What makes it so hard to fill such oversized shoes? One clue comes from Mr Iger himself. It is hubris. In his memoir, “The Ride of a Lifetime”, published in 2019, he acknowledges that all CEOs like to think that they are irreplaceable. Yet good leadership, he adds, demands the opposite. It is about bringing on a successor, identifying skills they need to develop and being honest with them when they are not ready for the next step. That is true. Yet what he doesn’t admit is that grooming a replacement is psychologically tough. It brings leaders face-to-face with their own mortality. It brings up the vexing question of legacy. Tellingly, Mr Iger writes almost mournfully about the day in 2005 when Mr Eisner left Disney for the last time with no board seat, no consulting role—not even a farewell lunch thrown by his colleagues. “Now he was driving away knowing that his era was over,” he wrote. “It’s one of those moments, I imagine, when it’s hard to know exactly who you are without this attachment and title and role that has defined you for so long.” With such a bleak perception of corporate afterlife, it’s no wonder Mr Iger was loth to let go.

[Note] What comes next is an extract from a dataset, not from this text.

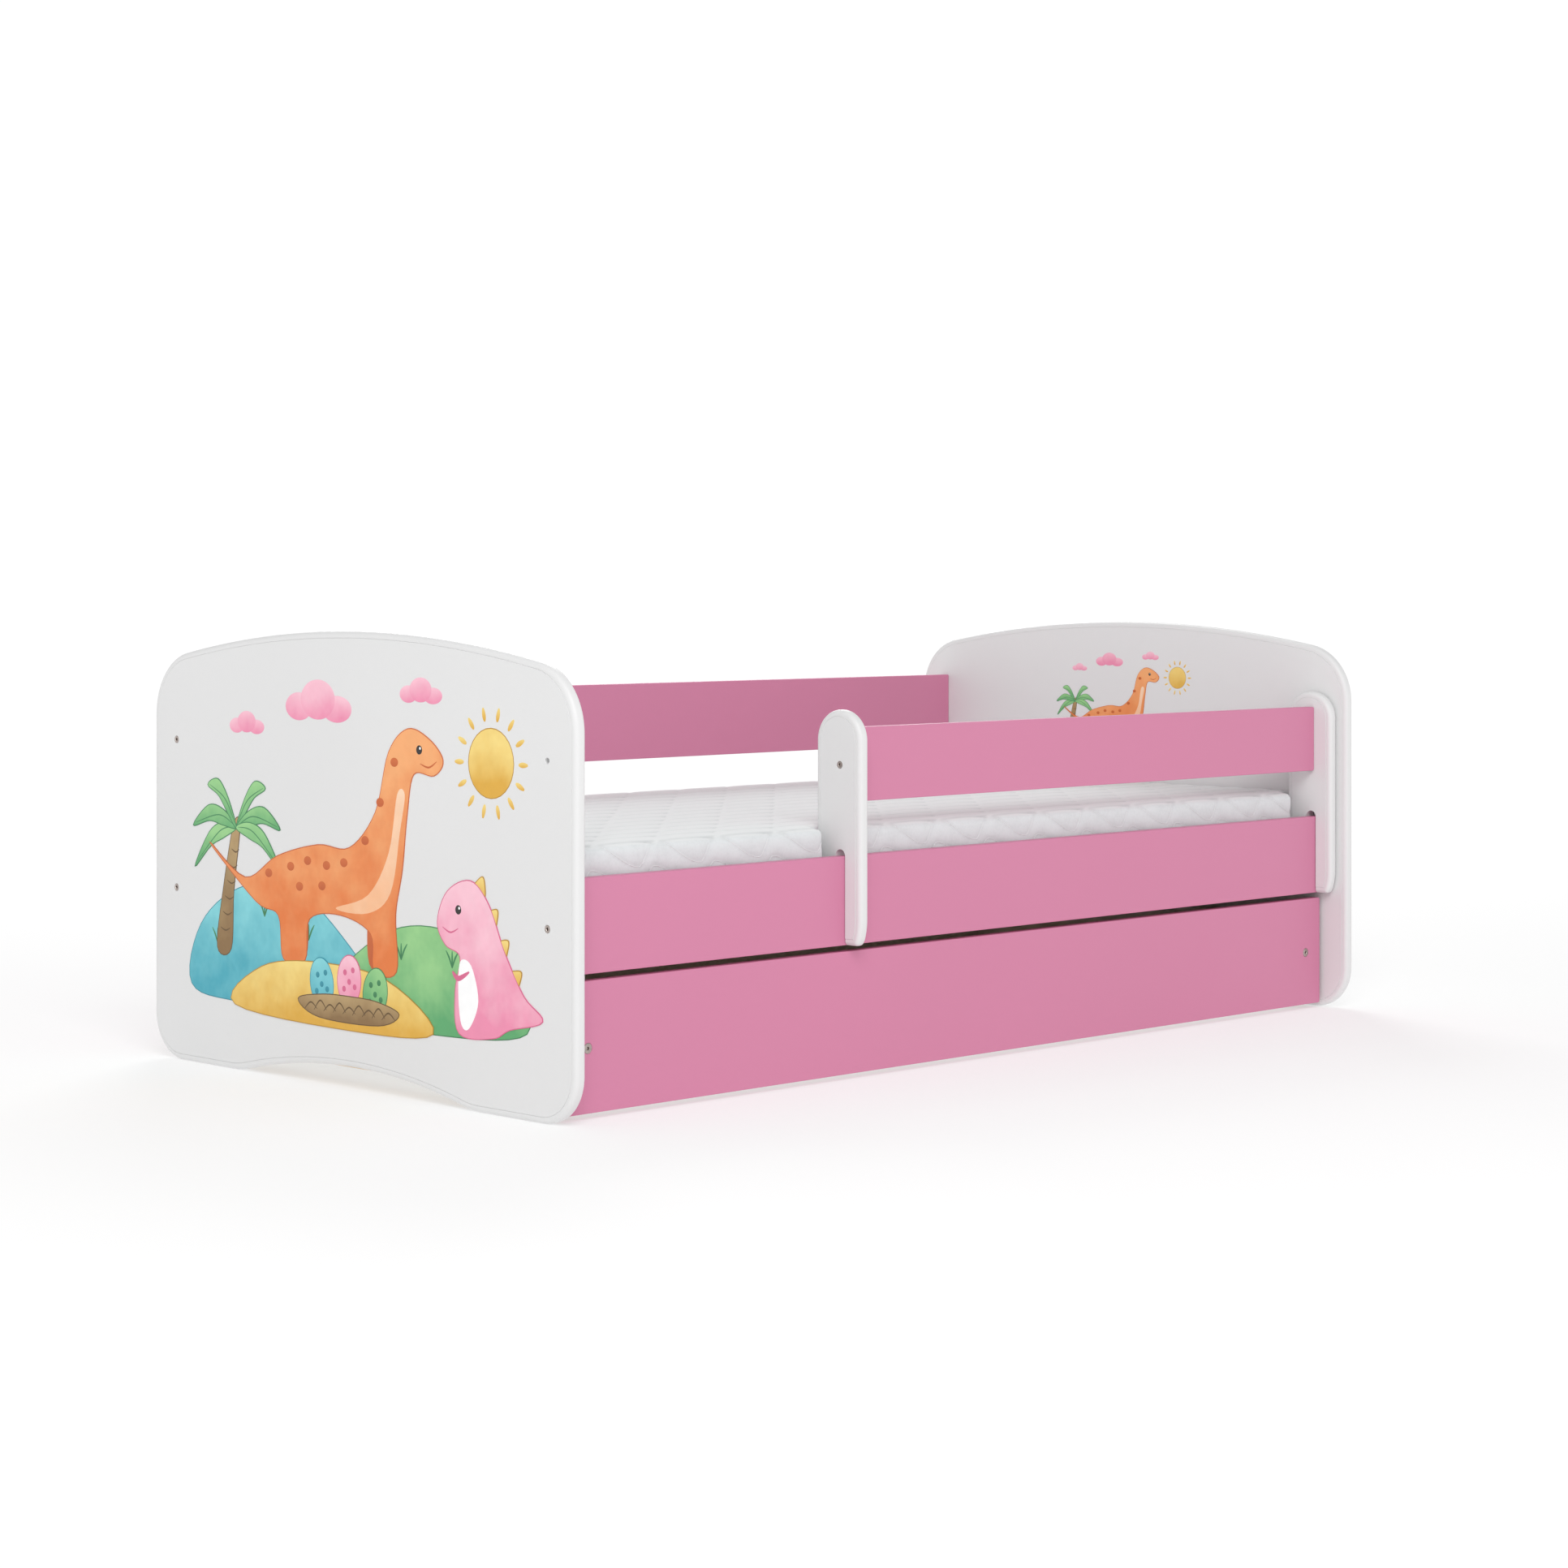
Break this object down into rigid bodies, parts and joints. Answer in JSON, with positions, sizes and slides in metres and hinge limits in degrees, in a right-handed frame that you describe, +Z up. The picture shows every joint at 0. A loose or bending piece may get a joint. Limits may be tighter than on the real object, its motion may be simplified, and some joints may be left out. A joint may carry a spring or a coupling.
{
  "type": "toddler bed",
  "caption": "Low child's bed with arched end panels, side rails, lift-off guard rail, full-width drawer on roller runners, slatted base and quilted mattress.",
  "frame": {"origin": "on the floor, under the middle of the bed", "axes": "+X along the bed towards the head end, +Y from the open front side to the back, +Z up"},
  "size_m": [1.64, 0.91, 0.6105],
  "materials": {
    "white_board": "satin white lacquer",
    "pink_board": "satin pink foil",
    "drawer_board": "matt white foil",
    "hardboard": "matt painted hardboard",
    "bare_wood": "planed softwood",
    "screw_metal": "dull nickel plating",
    "runner_metal": "white powder coat",
    "roller_nylon": "smooth nylon",
    "mattress_cover": "quilted knit"
  },
  "bodies": {
    "frame": {"foot_end_panel": "white_board", "head_end_panel": "white_board", "front_side_rail": "pink_board", "back_side_rail": "pink_board", "back_upper_rail": "pink_board", "front_side_rail_screw_foot": "screw_metal", "front_side_rail_screw_head": "screw_metal", "back_side_rail_screw_foot": "screw_metal", "back_side_rail_screw_head": "screw_metal", "back_upper_rail_screw_foot": "screw_metal", "back_upper_rail_screw_head": "screw_metal", "front_side_rail_dowel_foot": "bare_wood", "front_side_rail_dowel_head": "bare_wood", "back_side_rail_dowel_foot": "bare_wood", "back_side_rail_dowel_head": "bare_wood", "back_upper_rail_dowel_foot": "bare_wood", "back_upper_rail_dowel_head": "bare_wood", "slat_batten_front": "bare_wood", "slat_batten_back": "bare_wood", "slat_01": "bare_wood", "slat_02": "bare_wood", "slat_03": "bare_wood", "slat_04": "bare_wood", "slat_05": "bare_wood", "slat_06": "bare_wood", "slat_07": "bare_wood", "slat_08": "bare_wood", "slat_09": "bare_wood", "slat_10": "bare_wood", "slat_11": "bare_wood", "slat_12": "bare_wood", "slat_13": "bare_wood", "runner_spacer_foot": "bare_wood", "runner_spacer_head": "bare_wood", "cabinet_runner_foot": "runner_metal", "cabinet_runner_head": "runner_metal"},
    "guard": {"guard_board": "pink_board", "guard_post_middle": "white_board", "guard_post_head": "white_board", "guard_screw_middle": "screw_metal", "guard_screw_head": "screw_metal", "guard_dowel_middle": "bare_wood", "guard_dowel_head": "bare_wood"},
    "drawer": {"drawer_front": "pink_board", "drawer_back": "drawer_board", "drawer_bottom": "hardboard", "drawer_side_foot": "drawer_board", "drawer_side_head": "drawer_board", "drawer_front_screw_foot": "screw_metal", "drawer_front_screw_head": "screw_metal", "drawer_back_screw_foot": "screw_metal", "drawer_back_screw_head": "screw_metal", "drawer_runner_foot": "runner_metal", "drawer_runner_head": "runner_metal"},
    "mattress": {"mattress": "mattress_cover"},
    "front_roller_foot": {"front_roller_foot": "roller_nylon"},
    "rear_roller_foot": {"rear_roller_foot": "roller_nylon"},
    "front_roller_head": {"front_roller_head": "roller_nylon"},
    "rear_roller_head": {"rear_roller_head": "roller_nylon"}
  },
  "joints": [
    {"name": "drawer_slide", "type": "slide", "parent": "frame", "child": "drawer", "axis": [0, -1, 0], "range_m": [0, 0.45]},
    {"name": "guard_lift", "type": "slide", "parent": "frame", "child": "guard", "axis": [0, 0, 1], "range_m": [0, 0.14]},
    {"name": "mattress_lift", "type": "slide", "parent": "frame", "child": "mattress", "axis": [0, 0, 1], "range_m": [0, 0.25]},
    {"name": "front_roller_spin_foot", "type": "hinge", "parent": "frame", "child": "front_roller_foot", "pos_m": [-0.7746, -0.371, 0.0517], "axis": [1, 0, 0], "range_deg": [0, 2580]},
    {"name": "rear_roller_spin_foot", "type": "hinge", "parent": "drawer", "child": "rear_roller_foot", "pos_m": [-0.7719, 0.245, 0.0515], "axis": [1, 0, 0], "range_deg": [0, 2580]},
    {"name": "front_roller_spin_head", "type": "hinge", "parent": "frame", "child": "front_roller_head", "pos_m": [0.7746, -0.371, 0.0517], "axis": [1, 0, 0], "range_deg": [0, 2580]},
    {"name": "rear_roller_spin_head", "type": "hinge", "parent": "drawer", "child": "rear_roller_head", "pos_m": [0.7719, 0.245, 0.0515], "axis": [1, 0, 0], "range_deg": [0, 2580]}
  ],
  "couplings": [
    {"joint": "front_roller_spin_foot", "follows": "drawer_slide", "rad_per_m": 100},
    {"joint": "rear_roller_spin_foot", "follows": "drawer_slide", "rad_per_m": 100},
    {"joint": "front_roller_spin_head", "follows": "drawer_slide", "rad_per_m": 100},
    {"joint": "rear_roller_spin_head", "follows": "drawer_slide", "rad_per_m": 100}
  ]
}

In theory, that’s where strong, independent board members should have come in. It’s their job to handle succession planning. While the CEO has a responsibility to nurture layers of talent within the firm, it’s up to the board to examine internal and external candidates and decide on a replacement. In practice, however, A-list bosses often dominate their boards. In Disney’s case, the directors went as far as elevating Mr Iger to chairman in 2012 after his masterful acquisitions of Pixar and Marvel, two animated-film studios, sealed his status as monarch of the Magic Kingdom. When Mr Chapek took over as CEO in 2020, the board continued in Mr Iger’s thrall. He remained executive chairman until the end of last year, reportedly still calling the shots in ways that undermined his successor’s authority. In June, under Susan Arnold, a new chairman, the board unanimously extended Mr Chapek’s contract, though by then his credibility was virtually shot. Five months later, the board sacked him. It could barely disguise its delight at having its more-beloved Bob back.

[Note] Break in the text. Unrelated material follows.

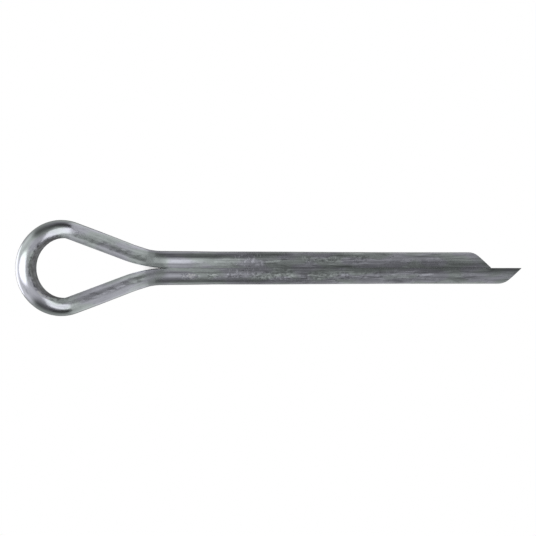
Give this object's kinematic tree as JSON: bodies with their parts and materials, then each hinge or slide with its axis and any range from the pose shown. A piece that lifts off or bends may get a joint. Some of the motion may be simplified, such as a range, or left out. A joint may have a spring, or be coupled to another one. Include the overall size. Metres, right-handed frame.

For all such corporate-governance fiascos, some comebacks work. Mr Iger’s might. Jeffrey Sonnenfeld of the Yale School of Management likens his return to that of second-world-war generals such as Douglas MacArthur or George Patton, motivated more by restoring Disney’s lustre than by personal ambition. The day after taking back control at Burbank, Mr Iger swiftly set out to dismantle the centralising strategy orchestrated by Mr Chapek, putting decision-making back in the hands of Disney’s creators. Mr Sonnenfeld believes the returning boss already has “excellent” replacement candidates up his sleeve. If he does, he will be able to rectify the biggest mistake in a mostly blemish-free career.

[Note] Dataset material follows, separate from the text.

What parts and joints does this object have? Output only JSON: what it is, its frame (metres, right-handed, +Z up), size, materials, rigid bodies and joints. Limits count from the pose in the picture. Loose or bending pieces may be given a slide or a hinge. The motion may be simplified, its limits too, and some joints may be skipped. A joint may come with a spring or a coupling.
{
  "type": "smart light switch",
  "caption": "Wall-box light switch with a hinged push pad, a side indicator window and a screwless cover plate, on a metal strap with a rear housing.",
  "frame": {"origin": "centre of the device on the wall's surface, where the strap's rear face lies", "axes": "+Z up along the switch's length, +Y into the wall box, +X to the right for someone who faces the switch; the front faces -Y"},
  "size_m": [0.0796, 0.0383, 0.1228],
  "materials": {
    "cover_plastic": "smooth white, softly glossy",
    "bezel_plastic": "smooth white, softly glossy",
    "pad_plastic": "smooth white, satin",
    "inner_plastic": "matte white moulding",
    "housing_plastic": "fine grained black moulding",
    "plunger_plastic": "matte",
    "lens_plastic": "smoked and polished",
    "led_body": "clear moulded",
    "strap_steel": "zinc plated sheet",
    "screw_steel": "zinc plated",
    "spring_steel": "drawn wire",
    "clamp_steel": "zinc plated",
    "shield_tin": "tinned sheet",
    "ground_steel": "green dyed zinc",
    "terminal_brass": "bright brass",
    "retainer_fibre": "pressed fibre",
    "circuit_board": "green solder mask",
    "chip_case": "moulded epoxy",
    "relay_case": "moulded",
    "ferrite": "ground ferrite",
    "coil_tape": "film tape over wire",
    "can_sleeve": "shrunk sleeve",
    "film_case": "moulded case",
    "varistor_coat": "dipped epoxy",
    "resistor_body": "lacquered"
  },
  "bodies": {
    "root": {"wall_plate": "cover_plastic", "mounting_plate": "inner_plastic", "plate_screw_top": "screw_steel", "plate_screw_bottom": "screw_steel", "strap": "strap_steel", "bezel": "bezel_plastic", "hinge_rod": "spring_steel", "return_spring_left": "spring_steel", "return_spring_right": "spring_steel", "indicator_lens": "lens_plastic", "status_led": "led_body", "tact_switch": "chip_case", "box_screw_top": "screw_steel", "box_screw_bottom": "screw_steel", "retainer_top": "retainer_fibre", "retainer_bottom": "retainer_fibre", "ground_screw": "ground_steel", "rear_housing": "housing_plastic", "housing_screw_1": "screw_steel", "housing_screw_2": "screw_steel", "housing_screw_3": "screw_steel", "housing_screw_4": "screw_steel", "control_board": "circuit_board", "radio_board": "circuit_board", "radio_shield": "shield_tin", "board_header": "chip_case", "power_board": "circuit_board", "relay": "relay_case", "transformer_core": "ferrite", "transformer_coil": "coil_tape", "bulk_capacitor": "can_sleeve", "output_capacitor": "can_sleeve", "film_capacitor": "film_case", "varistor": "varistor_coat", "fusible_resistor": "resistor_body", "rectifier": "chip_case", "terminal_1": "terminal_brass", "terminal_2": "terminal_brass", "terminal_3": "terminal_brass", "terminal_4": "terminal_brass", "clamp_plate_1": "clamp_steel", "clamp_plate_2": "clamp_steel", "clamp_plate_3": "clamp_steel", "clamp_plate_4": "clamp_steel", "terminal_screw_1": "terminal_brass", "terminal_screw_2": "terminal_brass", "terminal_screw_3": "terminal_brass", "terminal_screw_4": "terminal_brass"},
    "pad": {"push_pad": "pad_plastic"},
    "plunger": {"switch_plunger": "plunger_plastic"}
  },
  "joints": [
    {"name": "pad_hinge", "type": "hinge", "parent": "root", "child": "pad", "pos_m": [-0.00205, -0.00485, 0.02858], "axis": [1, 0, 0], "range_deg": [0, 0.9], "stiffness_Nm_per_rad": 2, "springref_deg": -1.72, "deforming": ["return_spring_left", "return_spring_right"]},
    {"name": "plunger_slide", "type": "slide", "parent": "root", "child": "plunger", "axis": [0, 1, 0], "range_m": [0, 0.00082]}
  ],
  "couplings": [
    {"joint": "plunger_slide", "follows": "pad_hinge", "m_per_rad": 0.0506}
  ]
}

When are you gonna come down?

Some high-profile successions work, too, most notably the transition at Apple, maker of the iPhone, from the late Steve Jobs to Tim Cook, and, indeed, Mr Iger’s follow-on from Mr Eisner. In both cases, the new bosses succeeded first by not trashing their predecessors’ legacies and second by articulating a strong vision for the future. Yet ultimately the most important thing may have been that their long-serving bosses, however celebrated, had by then left the stage. Long-standing financiers such as Jamie Dimon of JPMorgan Chase and Larry Fink of BlackRock; moguls, such as Rupert Murdoch, of News Corp; all should take note. Listen to Sir Elton’s ode to life after superstardom—and learn.